Another example of small business failure is Iparents, which was a website for parents and families that opened in 2008 and closed in 2010. Although Iparents was a popular social network for parents and families, too much time and money was spent on things such as text alerts for appointments and the ability to turn family photos into magnets. This was not something its customers wanted, which lead to business failure for Iparents.
2. Business Success
Many small businesses experience failure, however, a lot of small business experience incredible success.
Small business success can come from:
- Management and Leadership: Business success tends to come from both sound management of both finances and people. If you can’t keep good employees, they’re going to go to your competition.
- Planning and Organizing: This involves correctly analyzing the demand for your product–and not overestimating it–and planning correctly and realistically on how to meet those demands. Over-promising can be a very big problem.
- Hard Work and Effort: Especially in a small business, this is the key to success. It’s not easy to run a small business, as we’ve talked about before. The workload is simply tremendous. Therefore, keeping your eye on the ball and putting in the hours that are necessary for the business are vital. In addition, a little bit of luck certainly helps.

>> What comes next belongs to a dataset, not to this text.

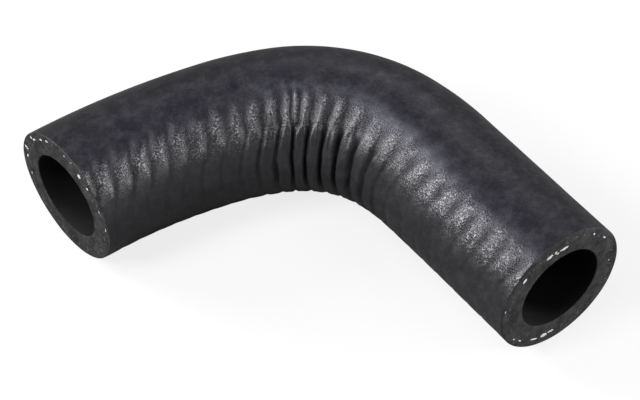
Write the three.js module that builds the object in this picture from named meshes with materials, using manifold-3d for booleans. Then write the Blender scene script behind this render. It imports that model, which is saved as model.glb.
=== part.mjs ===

An excellent example of small business success is Oak Street Bootmakers, which is owned by George Vlagos. He realized that in Chicago it was really difficult to find a pair of quality shoes. So he opened his small business, Oak Street Bookmakers, and now there is a six-week waitlist to get a pair! He was able to meet the demand for custom made shoes.
Another great example of small business success is Bamboletta Dolls based in Vancouver. Bamboletta Dolls is about community and using all-natural materials to create hand-crafted, one-of-a-kind dolls for children of all ages. The owner, Christina Platt, was able to meet the demand for all-natural dolls that felt real to children, while also focusing on community.